Publisher's Outlook
July 2001

 

Rich Tehrani
Where's The Productivity?

BY RICH TEHRANI

 

Sometimes, those of us who champion technology would do well to reconsider our assumptions. We often associate technology with progress, and progress with all sorts of good things -- efficiency, productivity, and prosperity. But we might assume too much if were we to imagine that these good things happen as a matter of course, were we to think of technology as a kind of magic dust that we liberally sprinkle over our operations and processes, yielding -- presto! -- lower costs and higher revenues.

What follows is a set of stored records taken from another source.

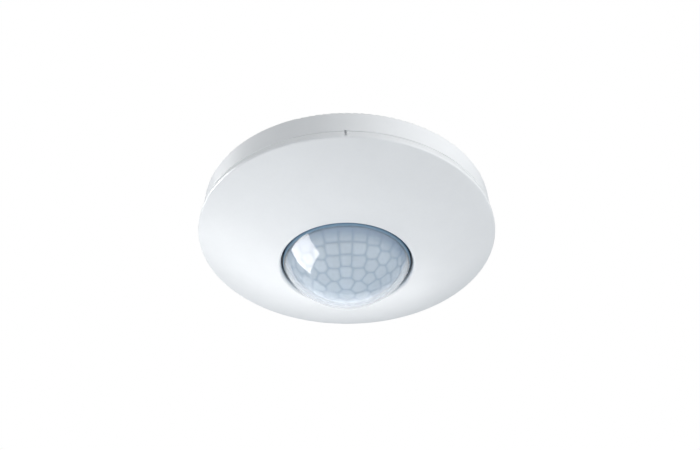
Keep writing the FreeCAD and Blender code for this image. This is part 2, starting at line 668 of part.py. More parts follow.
def cup_holes():
    holes = [rod(0.95, CUP_BOTTOM - 1, 7.5, side * CUP_BOSS_X, 0) for side in (-1, 1)]
    funnel_depth, funnel_flare = 0.8, 0.6
    for x in POLE_XS:
        place = V(x, WIRE_Y, CUP_TOP - funnel_depth + 0.01)
        holes.append(Part.makeCone(WIRE_R, WIRE_R + funnel_flare, funnel_depth, place))
        holes.append(rod(WIRE_R, CUP_INNER_TOP - 1, CUP_TOP, x, WIRE_Y))
        holes.append(button_opening(x, BUTTON_SIDE + 0.3, CUP_INNER_TOP - 1, CUP_TOP + 1))
    return holes


def power_housing():
    body = joined(cup_shell(), *cup_bosses(), *cup_ribs(), *pole_dividers(), strip_gauge())
    return without(body, label_recess(), *cup_holes())


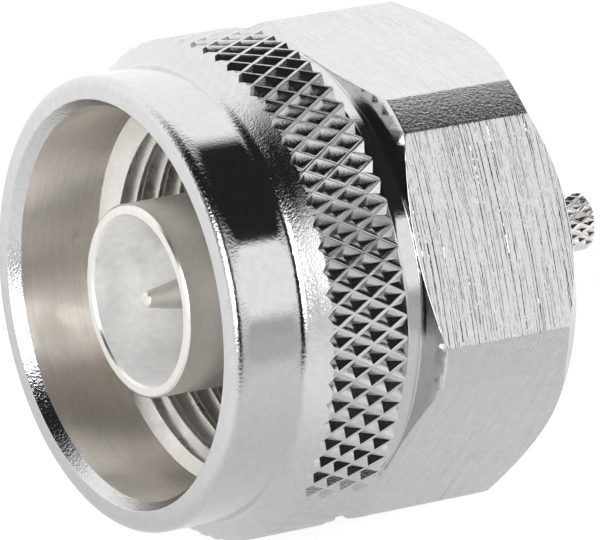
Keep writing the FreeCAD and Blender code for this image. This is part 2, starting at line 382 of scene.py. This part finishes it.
def thread_column(angle):
    """The inside of the nut along one column, from the lead cone to the relief, with its keys."""
    flank = (THREAD_MAJOR - THREAD_MINOR) * math.tan(math.radians(30.0))
    broken = THREAD_CREST_BREAK
    crest = THREAD_PITCH - THREAD_ROOT_FLAT - 2 * flank
    form = [(0.0, THREAD_MAJOR)]
    form.append((THREAD_ROOT_FLAT, THREAD_MAJOR))
    form.append((THREAD_ROOT_FLAT + flank - broken * 0.5, THREAD_MINOR + broken * 0.87))
    form.append((THREAD_ROOT_FLAT + flank + broken, THREAD_MINOR))
    form.append((THREAD_ROOT_FLAT + flank + crest - broken, THREAD_MINOR))
    form.append((THREAD_ROOT_FLAT + flank + crest + broken * 0.5, THREAD_MINOR + broken * 0.87))
    shift = LEAD_X + THREAD_START + THREAD_PITCH * angle / TURN
    turns = range(-3, 8)
    thread_x = np.array([shift + THREAD_PITCH * turn + x for turn in turns for x, r in form])
    thread_r = np.array([r for turn in turns for x, r in form])
    lead_end = LEAD_X + (MOUTH_RADIUS - THREAD_MINOR) * math.tan(LEAD_ANGLE)
    cone_x = np.array([LEAD_X, lead_end, RELIEF_X])
    cone_r = np.array([MOUTH_RADIUS, THREAD_MINOR, THREAD_MINOR])
    inside = thread_x[(thread_x > LEAD_X + 1e-6) & (thread_x < RELIEF_X - 1e-6)]
    places = np.unique(np.concatenate([inside, cone_x]))
    difference = np.interp(places, thread_x, thread_r) - np.interp(places, cone_x, cone_r)
    crossings = []
    for i in range(len(places) - 1):
        if difference[i] * difference[i + 1] < -1e-12:
            share = difference[i] / (difference[i] - difference[i + 1])
            crossings.append(places[i] + share * (places[i + 1] - places[i]))
    places = np.unique(np.concatenate([places, crossings]))
    radii = np.maximum(np.interp(places, thread_x, thread_r), np.interp(places, cone_x, cone_r))
    column = list(zip(places, radii)) + [(RELIEF_X, RELIEF_RADIUS)]
    keys = [x - THREAD_PITCH * angle / TURN for x, r in column]
    keys[-1] += 1e-6
    return np.array(column), keys


def nut_shell():
    """The nut as one closed mesh: turned outside, knurled band, hexagon, bore and thread."""
    angles, from_flat, edge = nut_angles()
    count = len(angles)
    hex_radius = np.minimum(BAND_RADIUS, FLAT_DISTANCE / np.cos(from_flat))
    at_edge = np.abs(np.abs(from_flat) - edge) < math.radians(0.05)
    hex_radius = np.where(at_edge, hex_radius - 0.004, hex_radius)
    front_x = HEX_FRONT_X + (hex_radius - GROOVE_RADIUS) * math.tan(HEX_FRONT_ANGLE)
    rear_x = NUT_REAR_X - HEX_REAR_CHAMFER + BAND_RADIUS - hex_radius
    chamfer_end = BAND_RADIUS - HEX_REAR_CHAMFER
    rear_chain = rounded_stations([
        (BAND_REAR_X, BAND_REAR_RADIUS),
        (GROOVE_X, GROOVE_RADIUS, 0.5),
        (HEX_FRONT_X, GROOVE_RADIUS, 0.06),
        (front_x, hex_radius),
        (rear_x, hex_radius),
        (NUT_REAR_X, chamfer_end),
        (NUT_REAR_X, NUT_BORE_RADIUS + 0.3),
        (NUT_REAR_X - 0.3, NUT_BORE_RADIUS),
        (NUT_GROOVE_REAR_X, NUT_BORE_RADIUS),
        (NUT_GROOVE_REAR_X, NUT_GROOVE_RADIUS),
        (NUT_GROOVE_FRONT_X, NUT_GROOVE_RADIUS),
        (NUT_GROOVE_FRONT_X, NUT_BORE_RADIUS),
        (FLANGE_STOP_X, NUT_BORE_RADIUS),
        (FLANGE_STOP_X, THREAD_MINOR),
        (RELIEF_REAR_X, THREAD_MINOR),
        (RELIEF_REAR_X, RELIEF_RADIUS),
        (RELIEF_X, RELIEF_RADIUS),
    ], count, False)
    front_chain = rounded_stations([
        (LEAD_X, MOUTH_RADIUS),
        (RIM_X + 0.49, MOUTH_RADIUS),
        (RIM_X, MOUTH_RADIUS + 0.34, 0.05),
        (RIM_X, COLLAR_RADIUS, 0.45),
        (SHOULDER_X, COLLAR_RADIUS, 0.45),
        (SHOULDER_END_X, SHOULDER_END_RADIUS),
    ], count, False)
    shell = Shell()
    shell.add_grid(on_turn(rear_chain, angles), False)
    shell.add_grid(on_turn(front_chain, angles), False)
    columns = [thread_column(angle) for angle in angles]
    closing = thread_column(angles[0] + TURN)
    for j in range(count):
        column, keys = columns[j]
        following, following_keys = columns[j + 1] if j + 1 < count else closing
        turned = angles[(j + 1) % count]
        shell.add_zip(on_turn(column, angles[j]), keys, on_turn(following, turned), following_keys)
    polygons = knurl_polygons(BAND_RADIUS, KNURL_DEPTH, KNURL_COUNT, KNURL_TURN, SHOULDER_X, BAND_REAR_X,
                              BAND_FRONT_X)
    shoulder = under_cone(SHOULDER_X, COLLAR_RADIUS, BAND_FRONT_X, SHOULDER_TOP_RADIUS)
    front_rim, rear_rim = add_knurl(shell, polygons, shoulder, beyond_plane(BAND_REAR_X, -1))
    join_rings(shell, front_rim, front_chain[-1], angles)
    join_rings(shell, rear_rim, rear_chain[0], angles)
    return shell


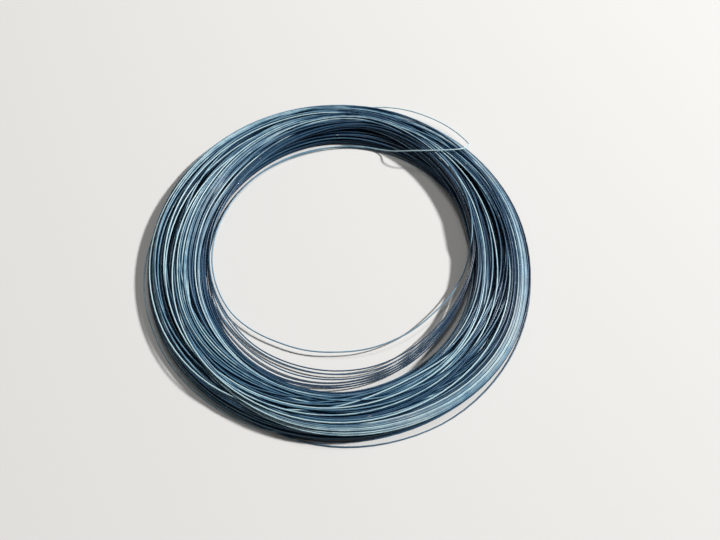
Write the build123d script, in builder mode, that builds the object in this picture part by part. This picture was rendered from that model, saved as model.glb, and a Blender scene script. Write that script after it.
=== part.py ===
# Coil of coated steel fencing wire, untied and lying flat.
# Millimetres, +Z up, +X to the right and +Y away from the near side of the coil.
# The origin is on the floor, under the middle of the whole coil with its loose turns.

from build123d import *
from math import asin, cos, radians, sin
import os

# The wire
wire_diameter = 2.5
wire_sides = 6

# The band of packed turns, seen from above. Its turns have relaxed, so the eye is a little oval and
# the band is narrower in front and behind than at its sides. For each direction, in degrees: the
# eye's edge and the outer edge, as distances from the band's axis.
band_edges = {
    0: (250.0, 362.0),
    45: (263.0, 356.0),
    90: (267.0, 362.0),
    135: (254.0, 361.0),
    180: (247.0, 360.0),
    225: (264.0, 361.0),
    270: (283.0, 362.0),
    315: (266.0, 368.0),
}

# The band in section: flat below, with a steep side towards the eye and a longer slope outwards, each
# the quarter of an ellipse with its shoulder filled out. Distances across it hold where the band has
# its usual width, and they shrink and grow with the width. A side is widest at some height, and its
# foot stands back from there.
usual_width = 104.0
coil_height = 42.0
eye_to_crown = 37.0
fullness = 2.6
slope_steps = 8
eye_side_height = 12.0
eye_side_setback = 6.0
outer_side_height = 7.0
outer_side_setback = 3.0
# The turns that show on the crown lie in bunches, with a ridge for each bunch
bunch_spacing = 8.0
groove_depth = 2.2
level_top = 1.2
cutter_margin = 5.0

# Turns that slipped out of the band. Each is a whole circle of the same wire, slid sideways, with
# the rest of it inside the band: the circle's radius, how far it slid, towards which angle, and how
# high it lies on that side and on the other side.
# A height is a share: 0 is wire that lies on the floor, 1 is wire level with the crown.
slipped_turns = [
    (255.0, 22.0, 85.0, 0.29, 0.09),
    (262.0, 24.0, 78.0, 0.26, 0.06),
    (266.0, 12.0, 30.0, 0.29, 0.20),
    (333.0, 47.0, -58.0, 0.02, 0.31),
    (340.0, 30.0, 208.0, 0.04, 0.34),
]

# The last turn of the wire runs clockwise. Each point is an angle, a distance from the band's axis
# and a height. It starts inside the band at the right and leaves it there.
leaves_band = [(31, 275, 20), (9, 258.5, 17)]
rounds_eye = [
    (-9, 239, 15), (-36, 214, 13), (-62, 205, 12), (-90, 201, 11), (-120, 209, 9), (-148, 229, 7),
    (-178, 238, 5.5), (-205, 241.5, 4.5), (-230, 246.5, 4), (-255, 250, 4), (-272, 257, 4.2),
    (-283, 260, 6),
]
# Its free end climbs out of the eye, crosses the crown in a straight line, hooks over the outside
# and goes back into the band.
climbs_out = [(-290, 260.4, 10.5), (-294.5, 258.5, 18), (-299.5, 259.5, 30)]
crosses_crown = [
    (-303.5, 265, 37.5), (-308, 276.5, 42.4), (-312, 292, 44.4), (-315, 308, 44.6), (-317, 322.5, 44.2),
]
hooks_outside = [
    (-317.9, 338.5, 40.5), (-317.4, 350, 33.5), (-316.2, 359.5, 25), (-314.4, 365, 19.5),
    (-311.5, 369, 16), (-308, 372, 14.2), (-304, 372.5, 13.4), (-299.5, 370, 13),
]
enters_band = [(-295, 364, 13), (-290, 356.5, 13), (-285.5, 349, 13)]

wire_radius = wire_diameter / 2
last_turn_route = leaves_band + rounds_eye + climbs_out + crosses_crown + hooks_outside + enters_band


def slide_vector(slide, toward):
    return Vector(slide * cos(radians(toward)), slide * sin(radians(toward)))


def lying_height(share):
    return wire_radius + share * (coil_height - wire_diameter)


def reach(angle):
    """How far the coil reaches from the band's axis in one direction."""
    reaches = [band_edges[angle][1]]
    for radius, slide, toward, _, _ in slipped_turns:
        reaches.append(radius + wire_radius + slide * cos(radians(toward - angle)))
    return max(reaches)


# The band's axis stands off the origin by half of what the slipped turns add on one side
axis_x = (reach(180) - reach(0)) / 2
axis_y = (reach(270) - reach(90)) / 2


def route_point(angle, radius, height):
    return slide_vector(radius, angle) + Vector(axis_x, axis_y, height)


def slope_points(run, side_height):
    """One slope of the crown in section, ridged by the bunches.

    It rises from the side's widest point to the ridge in the middle of the crown, over a run
    across the band. A point is a distance from that ridge and a height.
    """
    shoulder = []
    for step in range(slope_steps + 1):
        turn = radians(90 * step / slope_steps)
        from_ridge = run * max(cos(turn), 0) ** (2 / fullness)
        shoulder.append((from_ridge, side_height + (coil_height - side_height) * sin(turn) ** (2 / fullness)))
    with BuildLine() as slope:
        Spline(*shoulder, tangents=[(0, 1), (-1, 0)])
    outline = slope.edge()
    half_ridges = 2 * round(outline.length / bunch_spacing - 0.5) + 1
    spots = []
    for count in range(half_ridges + 1):
        along = count / half_ridges
        is_groove = count > 0 and count % 2 == 0
        inward = (outline % along).rotate(Axis.Z, 90)
        spots.append(outline @ along + inward * (groove_depth if is_groove else 0))
    return [(spot.X, spot.Y) for spot in spots]


def level_face(across, height):
    """A level face whose edge runs round the band, at one share of the way across it."""
    points = []
    for angle, (eye_edge, outer_edge) in band_edges.items():
        points.append(route_point(angle, eye_edge + across * (outer_edge - eye_edge), 0))
    with BuildSketch(Plane.XY.offset(height)) as level:
        with BuildLine():
            Spline(*points, periodic=True)
        make_face()
    return level.sketch


def outer_faces():
    """Level faces from the floor up to the middle ridge, for the band without its eye."""
    slope = slope_points(usual_width - eye_to_crown, outer_side_height)
    points = [(usual_width - outer_side_setback, 0)]
    points += [(eye_to_crown + from_ridge, height) for from_ridge, height in slope]
    return [level_face(across / usual_width, height) for across, height in points]


def eye_faces():
    """Level faces through the eye, which is cut out along the crown's steep side."""
    slope = slope_points(eye_to_crown, eye_side_height)
    points = [(eye_side_setback, -cutter_margin), (eye_side_setback, 0)]
    points += [(eye_to_crown - from_ridge, height) for from_ridge, height in slope[:-1]]
    lip = eye_to_crown - level_top
    points += [(lip, coil_height), (lip, coil_height + cutter_margin)]
    return [level_face(across / usual_width, height) for across, height in points]


def wire_section(plane):
    with BuildSketch(plane) as section:
        RegularPolygon(radius=wire_radius, side_count=wire_sides)
    return section.sketch


def turn_ring(radius, slide, toward, share_ahead, share_behind):
    """Where a slipped turn's section stands, and the tilted axis that the turn runs round."""
    ahead_height = lying_height(share_ahead)
    behind_height = lying_height(share_behind)
    tilt = asin((ahead_height - behind_height) / (2 * radius))
    ahead = slide_vector(cos(tilt), toward) + Vector(0, 0, sin(tilt))
    across = slide_vector(1, toward + 90)
    centre = route_point(toward, slide, (ahead_height + behind_height) / 2)
    section_plane = Plane(origin=centre + ahead * radius, x_dir=ahead, z_dir=across)
    return section_plane, Axis(centre, ahead.cross(across))


os.makedirs("parts", exist_ok=True)

with BuildPart() as wire_coil:
    loft(sections=outer_faces(), ruled=True)
    loft(sections=eye_faces(), ruled=True, mode=Mode.SUBTRACT)
    for turn in slipped_turns:
        section_plane, turn_axis = turn_ring(*turn)
        revolve(wire_section(section_plane), axis=turn_axis)
    with BuildLine() as last_turn:
        Spline(*[route_point(*point) for point in last_turn_route])
    sweep(wire_section(Plane(last_turn.line @ 0, z_dir=last_turn.line % 0)), path=last_turn.line)

wire_coil.part.label = "wire_coil"
export_step(wire_coil.part, "parts/wire_coil.step")
size = wire_coil.part.bounding_box().size
print(f"wire_coil: {len(wire_coil.part.solids())} solid, {size.X:.1f} x {size.Y:.1f} x {size.Z:.1f} mm")
print(f"the band's axis stands at {axis_x:.2f}, {axis_y:.2f}")
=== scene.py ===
# %% [markdown]
# # A coil of blue fencing wire
#
# This is a coil of coated steel wire, a little wider than a car wheel is tall. Nothing holds it
# together, so it has relaxed: most turns still lie in a thick flat ring, some have slipped into the
# eye or out over the edge, and the free end crosses the ring and hooks over the outside.
# A plain ring with a picture of wire on it would look smooth at its edges. So the whole coil is
# made here as what it is, one very long wire laid turn upon turn.

# %% Load the frame
import math

import bpy
import numpy as np
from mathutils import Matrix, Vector


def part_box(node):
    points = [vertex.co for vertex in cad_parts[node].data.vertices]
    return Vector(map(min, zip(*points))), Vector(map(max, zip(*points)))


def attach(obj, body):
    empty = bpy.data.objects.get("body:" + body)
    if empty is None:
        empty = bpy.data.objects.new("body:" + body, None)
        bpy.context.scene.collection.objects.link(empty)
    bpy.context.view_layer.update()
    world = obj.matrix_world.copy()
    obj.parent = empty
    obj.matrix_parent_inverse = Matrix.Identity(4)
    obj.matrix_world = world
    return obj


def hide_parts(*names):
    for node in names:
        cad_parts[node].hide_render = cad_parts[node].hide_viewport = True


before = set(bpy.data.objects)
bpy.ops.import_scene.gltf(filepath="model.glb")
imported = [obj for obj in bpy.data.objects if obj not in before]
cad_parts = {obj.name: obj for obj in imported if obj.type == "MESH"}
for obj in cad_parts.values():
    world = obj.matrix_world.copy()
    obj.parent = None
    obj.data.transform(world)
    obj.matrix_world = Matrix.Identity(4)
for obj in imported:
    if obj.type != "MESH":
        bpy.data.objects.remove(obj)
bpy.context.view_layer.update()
coil_low, coil_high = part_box("wire_coil")
print("the coil's box in metres:", coil_low[:], coil_high[:])

# %% [markdown]
# Wire is sold by its thickness in millimetres. So the wire and the ring are measured in those too,
# which keeps the numbers easy to read, and only the finished mesh is turned into metres. The middle
# of the ring isn't quite the middle of the box, because the loose turns reach further out on the
# near side and on the left.

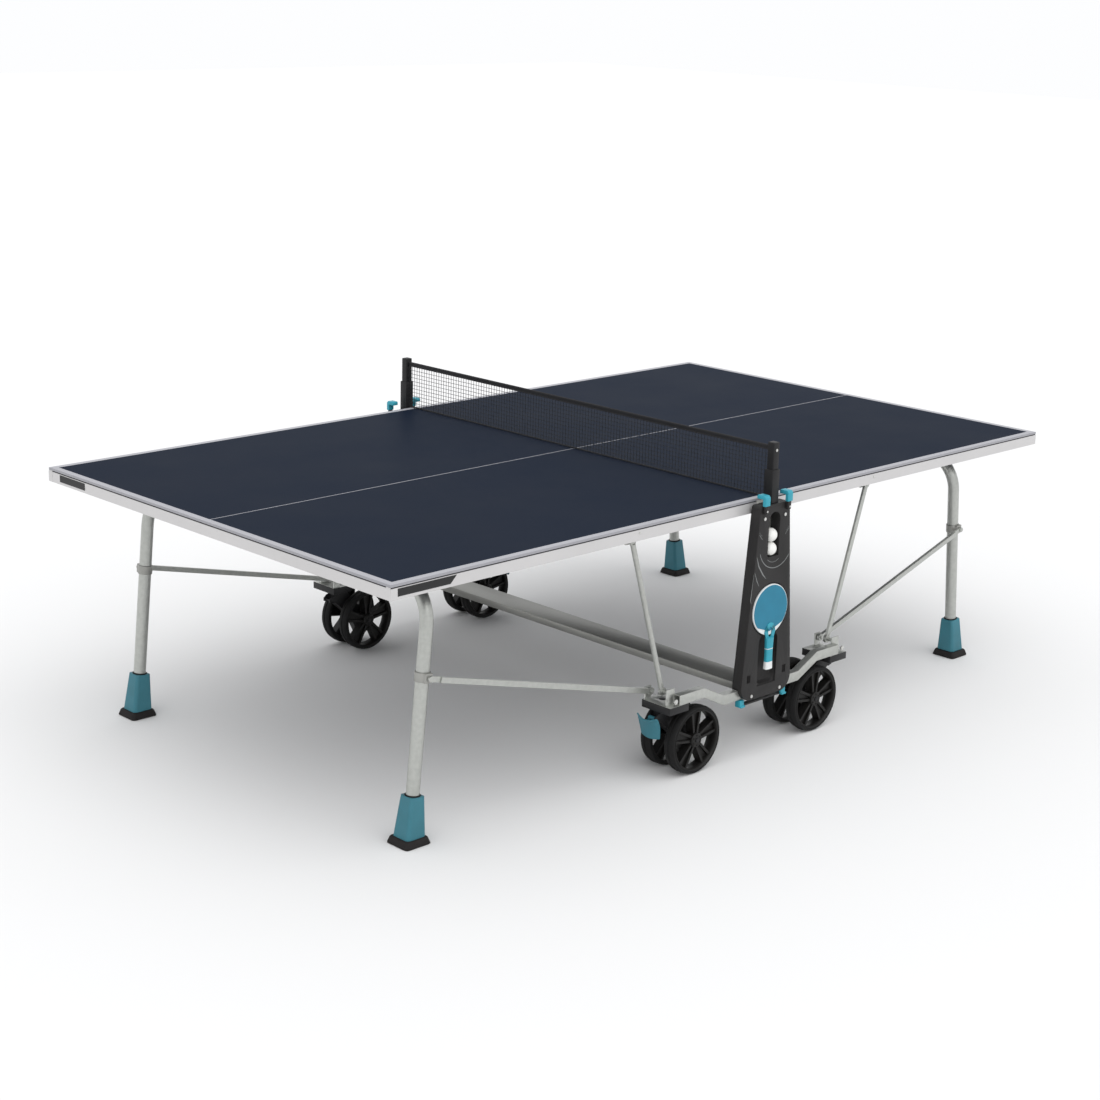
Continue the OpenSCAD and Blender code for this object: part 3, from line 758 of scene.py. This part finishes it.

Lazy assumptions about the relationship between technology and productivity still prevail, even though, by now, people should know better, even incurably optimistic technology enthusiasts. Others, be they investors or potential customers, are more doubtful. When they consider the tattered claims of the dot-coms, the tired rhetoric about the New Economy, and the absence of quantifiable productivity improvements, they naturally respond with skepticism, even cynicism. Accordingly, market valuations fall, venture capital becomes scarcer, and product shipments shrink.

A PARABLE
It all reminds me of an old story often repeated in business schools. Through this story, we learn that we are not the first to see hopes for a new technology rise and fall, describing an arc of hope and disappointment. As always, the rise is a giddy adventure, full of jump-on-the-bandwagon urgency and breathless punditry. Then, time passes. The bandwagon loses momentum. It grinds to a halt almost before the passengers stop waving their banners. The awful truth slowly dawns: nobody is anywhere nearer any particular destination. The recriminations begin. How did this boondoggle get started anyway?

NEW WINE
In another age, when manufacturing, not telecom, was all the rage, hopes for the future were inspired by the electric motor. Indeed, electric motor vendors were the dot-coms of their day. They generated impressive specification sheets, demonstrating how much more efficient their electric motors were than steam-driven motors. And if the specification sheets moved industry observers to play with the raw numbers, to predict commensurate productivity gains, well, so much the better.

And so, in the first flush of enthusiasm, many factory owners bought and installed electric motors, replacing their steam-driven motors. (Talk about a forklift upgrade!) As electric motors began to enjoy significant market penetration, everybody looked forward to the inevitable productivity gains. But productivity remained stagnant. No improvements to speak of. What went wrong? Soon the experts, their expertise now in doubt, began to speak of a "productivity paradox."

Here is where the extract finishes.